TASK GOAL
Nothing should be left out: output all of the entries exactly.

Rows from an object dataset:

○ ○ ○ ○ ○

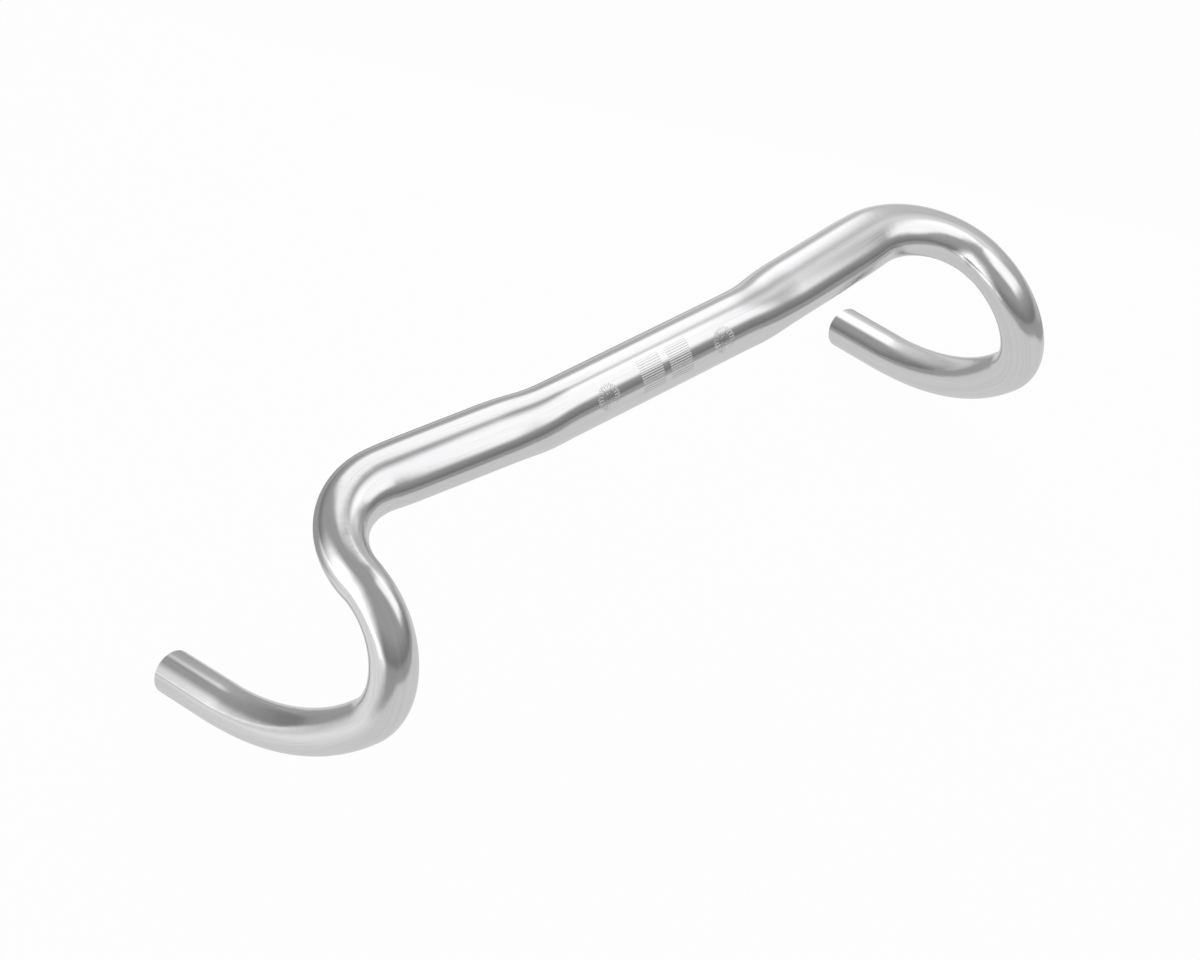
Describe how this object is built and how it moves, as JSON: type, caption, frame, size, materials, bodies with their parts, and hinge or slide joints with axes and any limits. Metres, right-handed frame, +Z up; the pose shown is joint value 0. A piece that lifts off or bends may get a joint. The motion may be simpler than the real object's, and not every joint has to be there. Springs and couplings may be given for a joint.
{
  "type": "drop handlebar",
  "caption": "One-piece swept drop handlebar for a touring bicycle, with a round clamp zone, oval tops and flared drops.",
  "frame": {"origin": "centre of the bar: on the axis of the stem's clamp seat, midway along it", "axes": "+X along the clamp seat, towards the rider's right hand; +Y forward, the way the drops reach; +Z up with the tops level, square to the clamp seat"},
  "size_m": [0.5034, 0.1588, 0.1618],
  "materials": {
    "alloy": "polished"
  },
  "bodies": {
    "root": {"handlebar": "alloy"}
  },
  "joints": []
}
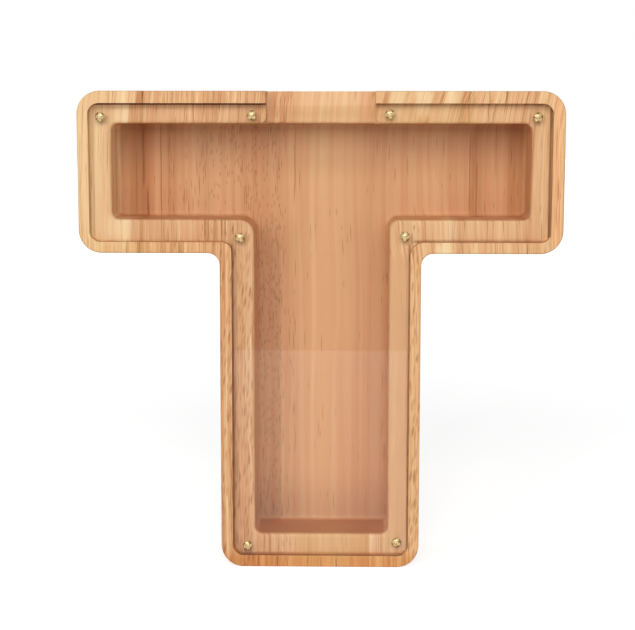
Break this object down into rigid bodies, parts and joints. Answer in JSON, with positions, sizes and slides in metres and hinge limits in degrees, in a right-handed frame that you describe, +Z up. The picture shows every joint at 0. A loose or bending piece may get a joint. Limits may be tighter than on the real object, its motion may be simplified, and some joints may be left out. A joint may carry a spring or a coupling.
{
  "type": "coin bank",
  "caption": "Free-standing wooden letter T coin bank: block of glued staves milled out from the front, clear screwed front panel, coin slot in the top.",
  "frame": {"origin": "middle of the stem's foot, on the surface that the box stands on", "axes": "+Z up, -Y towards the viewer of the clear front, +X to that viewer's right"},
  "size_m": [0.2, 0.04, 0.2],
  "materials": {
    "wood": "sanded and lightly oiled, satin",
    "clear_panel": "clear polished acrylic",
    "brass": "bright plated, satin"
  },
  "bodies": {
    "root": {"stave_far_left": "wood", "stave_left": "wood", "stave_middle": "wood", "stave_right": "wood", "stave_far_right": "wood"},
    "panel": {"front_panel": "clear_panel"},
    "screw_arm_left": {"screw_arm_left": "brass"},
    "screw_slot_left": {"screw_slot_left": "brass"},
    "screw_slot_right": {"screw_slot_right": "brass"},
    "screw_arm_right": {"screw_arm_right": "brass"},
    "screw_pit_left": {"screw_pit_left": "brass"},
    "screw_pit_right": {"screw_pit_right": "brass"},
    "screw_foot_left": {"screw_foot_left": "brass"},
    "screw_foot_right": {"screw_foot_right": "brass"}
  },
  "joints": [
    {"name": "panel_off", "type": "slide", "parent": "root", "child": "panel", "axis": [0, -1, 0], "range_m": [0, 0.04]},
    {"name": "screw_arm_left_out", "type": "slide", "parent": "panel", "child": "screw_arm_left", "axis": [0, -1, 0], "range_m": [0, 0.014]},
    {"name": "screw_slot_left_out", "type": "slide", "parent": "panel", "child": "screw_slot_left", "axis": [0, -1, 0], "range_m": [0, 0.014]},
    {"name": "screw_slot_right_out", "type": "slide", "parent": "panel", "child": "screw_slot_right", "axis": [0, -1, 0], "range_m": [0, 0.014]},
    {"name": "screw_arm_right_out", "type": "slide", "parent": "panel", "child": "screw_arm_right", "axis": [0, -1, 0], "range_m": [0, 0.014]},
    {"name": "screw_pit_left_out", "type": "slide", "parent": "panel", "child": "screw_pit_left", "axis": [0, -1, 0], "range_m": [0, 0.014]},
    {"name": "screw_pit_right_out", "type": "slide", "parent": "panel", "child": "screw_pit_right", "axis": [0, -1, 0], "range_m": [0, 0.014]},
    {"name": "screw_foot_left_out", "type": "slide", "parent": "panel", "child": "screw_foot_left", "axis": [0, -1, 0], "range_m": [0, 0.014]},
    {"name": "screw_foot_right_out", "type": "slide", "parent": "panel", "child": "screw_foot_right", "axis": [0, -1, 0], "range_m": [0, 0.014]}
  ]
}
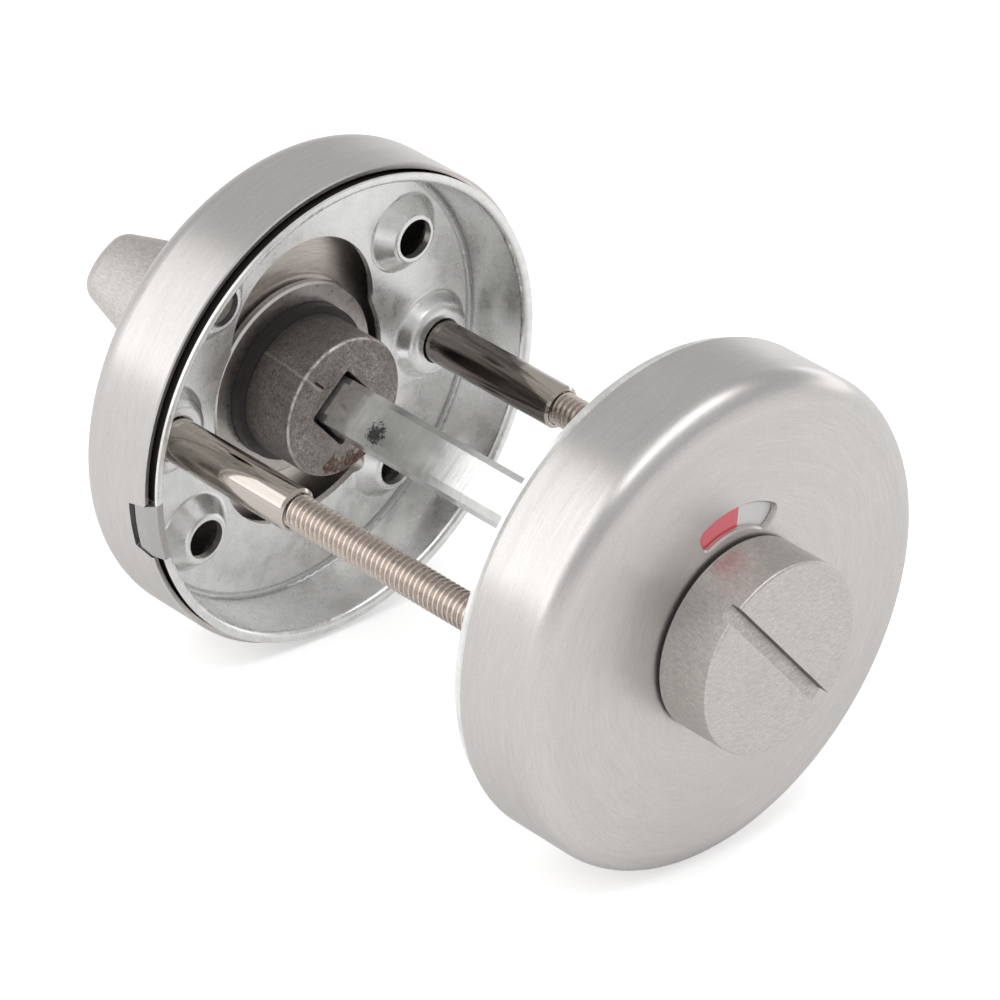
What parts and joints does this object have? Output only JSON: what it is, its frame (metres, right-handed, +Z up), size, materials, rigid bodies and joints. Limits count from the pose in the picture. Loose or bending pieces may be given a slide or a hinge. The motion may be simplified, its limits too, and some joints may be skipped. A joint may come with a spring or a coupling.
{
  "type": "bathroom thumb turn lock",
  "caption": "Bathroom turn and release set on round roses: thumb turn inside, coin release with red and white indicator outside, joined by bolts and a square spindle.",
  "frame": {"origin": "on the spindle's centre line, in the plane where the inside rose sits on the door", "axes": "+Y out of the door on the inside, along the spindle towards the thumb turn; -Y towards the outside; X through the two through bolts; +Z up"},
  "size_m": [0.055, 0.0987, 0.055],
  "materials": {
    "cover_steel": "satin stainless steel, fine brushing",
    "turn_steel": "satin stainless steel, fine brushing",
    "release_steel": "satin stainless steel, fine brushing",
    "plate_zinc": "bright zinc plated pressed steel",
    "spindle_zinc": "bright zinc plated bar",
    "ring_steel": "dull spring steel",
    "washer_steel": "spring steel",
    "hub_cast": "rough grey casting",
    "sleeve_steel": "dark polished steel",
    "bolt_steel": "turned steel thread",
    "screw_steel": "zinc plated steel",
    "black_nylon": "black nylon",
    "indicator_white": "white plastic",
    "indicator_red": "coral red plastic"
  },
  "bodies": {
    "inside_rose": {"inside_cover": "cover_steel", "inside_plate": "plate_zinc", "turn_bush": "black_nylon", "turn_snap_ring": "ring_steel", "turn_spring_washer": "washer_steel", "sleeve_nuts": "sleeve_steel"},
    "thumb_turn": {"thumb_turn": "turn_steel", "turn_hub": "hub_cast", "turn_hub_screw": "screw_steel"},
    "outside_rose": {"outside_cover": "cover_steel", "outside_plate": "plate_zinc", "release_bush": "black_nylon", "release_snap_ring": "ring_steel", "through_screws": "bolt_steel"},
    "release": {"release_knob": "release_steel", "release_hub": "hub_cast", "release_hub_screw": "screw_steel", "indicator_disc": "indicator_white", "red_field": "indicator_red", "spindle": "spindle_zinc", "spindle_pin": "screw_steel"}
  },
  "joints": [
    {"name": "turn_hinge", "type": "hinge", "parent": "inside_rose", "child": "thumb_turn", "pos_m": [0, 0.01, 0], "axis": [0, 1, 0], "range_deg": [-45, 45]},
    {"name": "door_adjustment", "type": "slide", "parent": "inside_rose", "child": "outside_rose", "axis": [0, 1, 0], "range_m": [-0.005, 0.005]},
    {"name": "release_hinge", "type": "hinge", "parent": "outside_rose", "child": "release", "pos_m": [0, -0.0545, 0], "axis": [0, 1, 0], "range_deg": [-45, 45]}
  ],
  "couplings": [
    {"joint": "release_hinge", "follows": "turn_hinge", "ratio": 1}
  ]
}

○ ○ ○ ○ ○

TASK ANSWER
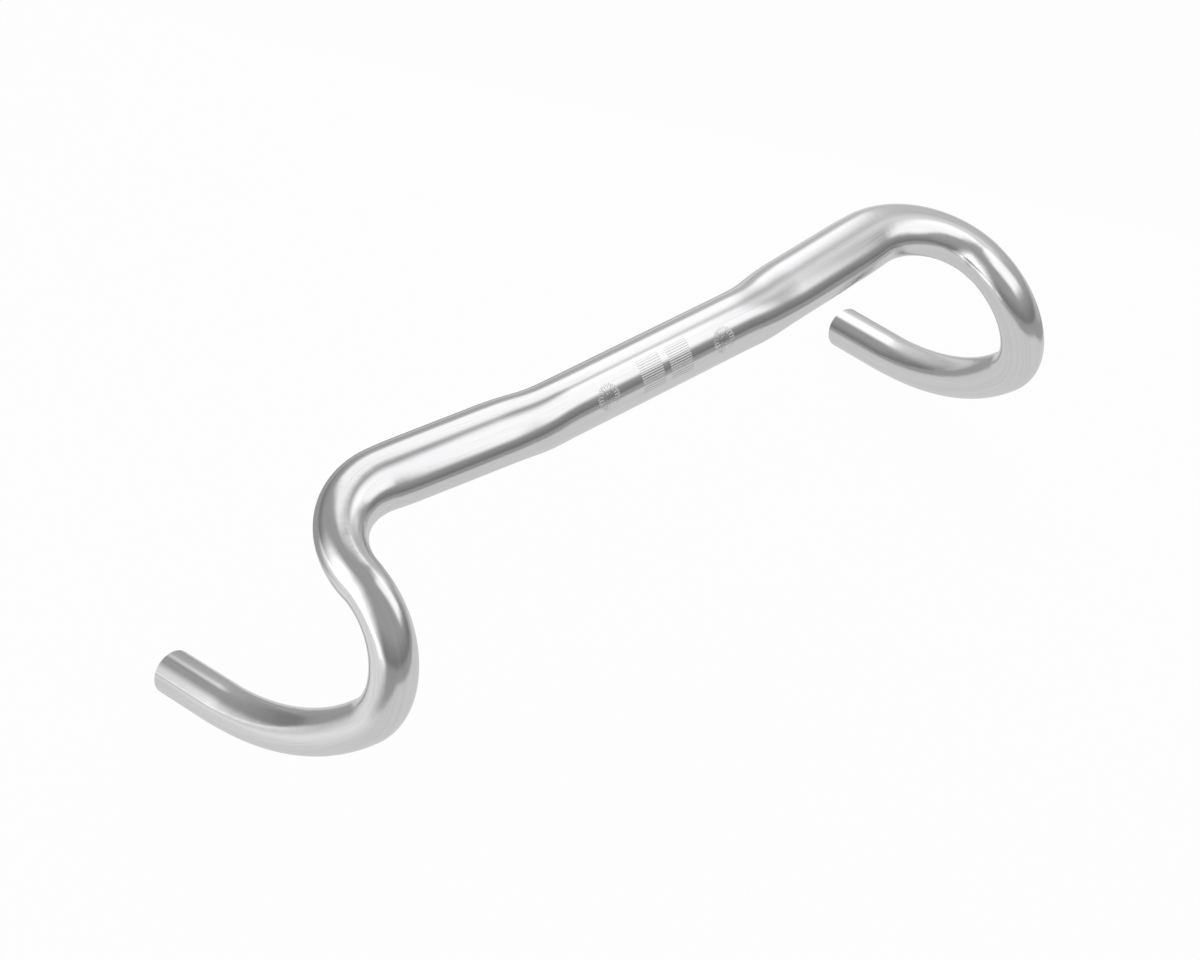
Describe how this object is built and how it moves, as JSON: type, caption, frame, size, materials, bodies with their parts, and hinge or slide joints with axes and any limits. Metres, right-handed frame, +Z up; the pose shown is joint value 0. A piece that lifts off or bends may get a joint. The motion may be simpler than the real object's, and not every joint has to be there. Springs and couplings may be given for a joint.
{
  "type": "drop handlebar",
  "caption": "One-piece swept drop handlebar for a touring bicycle, with a round clamp zone, oval tops and flared drops.",
  "frame": {"origin": "centre of the bar: on the axis of the stem's clamp seat, midway along it", "axes": "+X along the clamp seat, towards the rider's right hand; +Y forward, the way the drops reach; +Z up with the tops level, square to the clamp seat"},
  "size_m": [0.5034, 0.1588, 0.1618],
  "materials": {
    "alloy": "polished"
  },
  "bodies": {
    "root": {"handlebar": "alloy"}
  },
  "joints": []
}
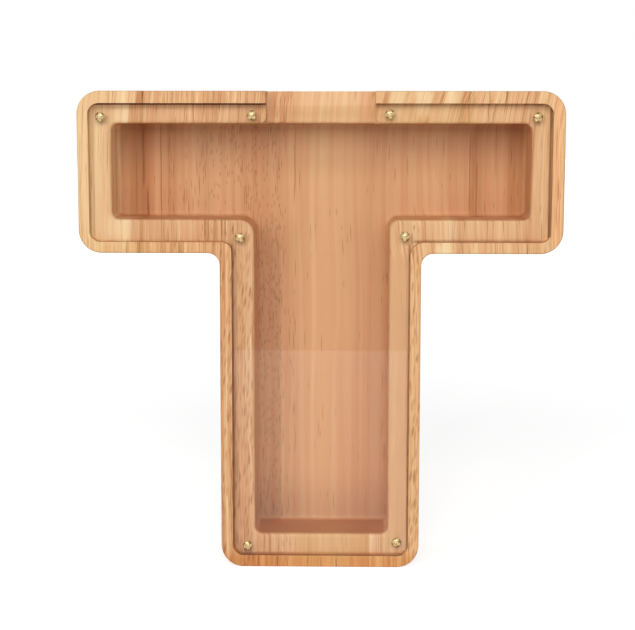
Break this object down into rigid bodies, parts and joints. Answer in JSON, with positions, sizes and slides in metres and hinge limits in degrees, in a right-handed frame that you describe, +Z up. The picture shows every joint at 0. A loose or bending piece may get a joint. Limits may be tighter than on the real object, its motion may be simplified, and some joints may be left out. A joint may carry a spring or a coupling.
{
  "type": "coin bank",
  "caption": "Free-standing wooden letter T coin bank: block of glued staves milled out from the front, clear screwed front panel, coin slot in the top.",
  "frame": {"origin": "middle of the stem's foot, on the surface that the box stands on", "axes": "+Z up, -Y towards the viewer of the clear front, +X to that viewer's right"},
  "size_m": [0.2, 0.04, 0.2],
  "materials": {
    "wood": "sanded and lightly oiled, satin",
    "clear_panel": "clear polished acrylic",
    "brass": "bright plated, satin"
  },
  "bodies": {
    "root": {"stave_far_left": "wood", "stave_left": "wood", "stave_middle": "wood", "stave_right": "wood", "stave_far_right": "wood"},
    "panel": {"front_panel": "clear_panel"},
    "screw_arm_left": {"screw_arm_left": "brass"},
    "screw_slot_left": {"screw_slot_left": "brass"},
    "screw_slot_right": {"screw_slot_right": "brass"},
    "screw_arm_right": {"screw_arm_right": "brass"},
    "screw_pit_left": {"screw_pit_left": "brass"},
    "screw_pit_right": {"screw_pit_right": "brass"},
    "screw_foot_left": {"screw_foot_left": "brass"},
    "screw_foot_right": {"screw_foot_right": "brass"}
  },
  "joints": [
    {"name": "panel_off", "type": "slide", "parent": "root", "child": "panel", "axis": [0, -1, 0], "range_m": [0, 0.04]},
    {"name": "screw_arm_left_out", "type": "slide", "parent": "panel", "child": "screw_arm_left", "axis": [0, -1, 0], "range_m": [0, 0.014]},
    {"name": "screw_slot_left_out", "type": "slide", "parent": "panel", "child": "screw_slot_left", "axis": [0, -1, 0], "range_m": [0, 0.014]},
    {"name": "screw_slot_right_out", "type": "slide", "parent": "panel", "child": "screw_slot_right", "axis": [0, -1, 0], "range_m": [0, 0.014]},
    {"name": "screw_arm_right_out", "type": "slide", "parent": "panel", "child": "screw_arm_right", "axis": [0, -1, 0], "range_m": [0, 0.014]},
    {"name": "screw_pit_left_out", "type": "slide", "parent": "panel", "child": "screw_pit_left", "axis": [0, -1, 0], "range_m": [0, 0.014]},
    {"name": "screw_pit_right_out", "type": "slide", "parent": "panel", "child": "screw_pit_right", "axis": [0, -1, 0], "range_m": [0, 0.014]},
    {"name": "screw_foot_left_out", "type": "slide", "parent": "panel", "child": "screw_foot_left", "axis": [0, -1, 0], "range_m": [0, 0.014]},
    {"name": "screw_foot_right_out", "type": "slide", "parent": "panel", "child": "screw_foot_right", "axis": [0, -1, 0], "range_m": [0, 0.014]}
  ]
}
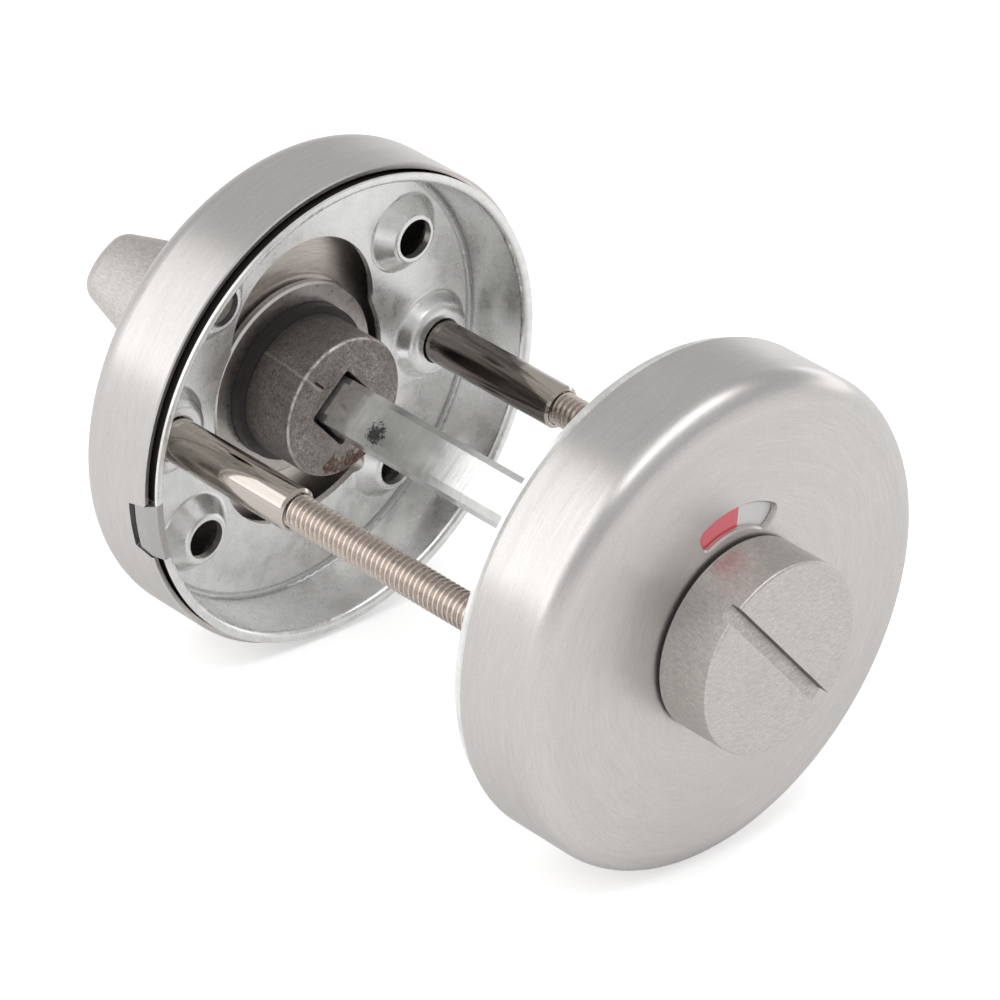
What parts and joints does this object have? Output only JSON: what it is, its frame (metres, right-handed, +Z up), size, materials, rigid bodies and joints. Limits count from the pose in the picture. Loose or bending pieces may be given a slide or a hinge. The motion may be simplified, its limits too, and some joints may be skipped. A joint may come with a spring or a coupling.
{
  "type": "bathroom thumb turn lock",
  "caption": "Bathroom turn and release set on round roses: thumb turn inside, coin release with red and white indicator outside, joined by bolts and a square spindle.",
  "frame": {"origin": "on the spindle's centre line, in the plane where the inside rose sits on the door", "axes": "+Y out of the door on the inside, along the spindle towards the thumb turn; -Y towards the outside; X through the two through bolts; +Z up"},
  "size_m": [0.055, 0.0987, 0.055],
  "materials": {
    "cover_steel": "satin stainless steel, fine brushing",
    "turn_steel": "satin stainless steel, fine brushing",
    "release_steel": "satin stainless steel, fine brushing",
    "plate_zinc": "bright zinc plated pressed steel",
    "spindle_zinc": "bright zinc plated bar",
    "ring_steel": "dull spring steel",
    "washer_steel": "spring steel",
    "hub_cast": "rough grey casting",
    "sleeve_steel": "dark polished steel",
    "bolt_steel": "turned steel thread",
    "screw_steel": "zinc plated steel",
    "black_nylon": "black nylon",
    "indicator_white": "white plastic",
    "indicator_red": "coral red plastic"
  },
  "bodies": {
    "inside_rose": {"inside_cover": "cover_steel", "inside_plate": "plate_zinc", "turn_bush": "black_nylon", "turn_snap_ring": "ring_steel", "turn_spring_washer": "washer_steel", "sleeve_nuts": "sleeve_steel"},
    "thumb_turn": {"thumb_turn": "turn_steel", "turn_hub": "hub_cast", "turn_hub_screw": "screw_steel"},
    "outside_rose": {"outside_cover": "cover_steel", "outside_plate": "plate_zinc", "release_bush": "black_nylon", "release_snap_ring": "ring_steel", "through_screws": "bolt_steel"},
    "release": {"release_knob": "release_steel", "release_hub": "hub_cast", "release_hub_screw": "screw_steel", "indicator_disc": "indicator_white", "red_field": "indicator_red", "spindle": "spindle_zinc", "spindle_pin": "screw_steel"}
  },
  "joints": [
    {"name": "turn_hinge", "type": "hinge", "parent": "inside_rose", "child": "thumb_turn", "pos_m": [0, 0.01, 0], "axis": [0, 1, 0], "range_deg": [-45, 45]},
    {"name": "door_adjustment", "type": "slide", "parent": "inside_rose", "child": "outside_rose", "axis": [0, 1, 0], "range_m": [-0.005, 0.005]},
    {"name": "release_hinge", "type": "hinge", "parent": "outside_rose", "child": "release", "pos_m": [0, -0.0545, 0], "axis": [0, 1, 0], "range_deg": [-45, 45]}
  ],
  "couplings": [
    {"joint": "release_hinge", "follows": "turn_hinge", "ratio": 1}
  ]
}